Não é que o público se divida naquelas rodas de pogo com um correndo atrás do outro como é comum nas praças nordestinas, e como aconteceu em boa parte do festival. Ontem, dentro de um Armazém Hall lotado, uma massa disforme se deslocava de um lado a outro, numa velocidade comandada pelos riffs manjados, porém eficientes depois de todos esses anos. Do meio do povo insurgiam body surfers lançados ao ar a todo o momento. Na falta do mosh de palco, controlado pela produção para que o caldo não desandasse, uns eram espremidos pelos outros e se jogavam sobre a multidão música após música. Enquanto no extremo Sul do País Sir Paul McCartney fazia chorar com canções de amor que embalaram gerações, no extremo Norte pérolas do cancioneiro ramônico como “Teenage Lobotomy”, “Pet Semetary”, “I Wanna Be Sedated” e “The KKK Took My Baby Away” mostravam outro panorama para a juventude disposta a tudo para se divertir. Como faziam os Ramones, aliás.

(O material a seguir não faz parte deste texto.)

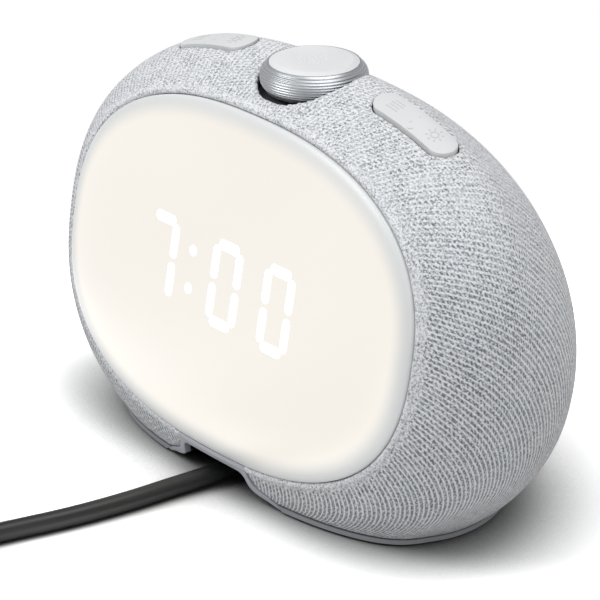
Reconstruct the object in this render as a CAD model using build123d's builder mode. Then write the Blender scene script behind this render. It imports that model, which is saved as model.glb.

Antes, o show parecia que não iria acontecer. Marky Ramone decidiu que a bateria fosse desmontada do palco para ser afinada (!) no camarim, ocasionando um atraso de quase uma hora (coisa inédita nos dois dias de shows) e ele próprio ainda passou o som no palco, para delírio do público. A ansiedade era tanta que, o início, os organizadores cortaram um dobrado para que tudo funcionasse sem maiores problemas. Durante cerca de hora e meia, alucinações tomaram conta do local; teve gente que saiu de lá garantindo que viu, pairando sobre o palco, a trinca sagrada: Joey, Johnny e Dee Dee. Pode não dar para acreditar, mas a certeza unânime entre os garotos de Natal é uma só: Ramones vive.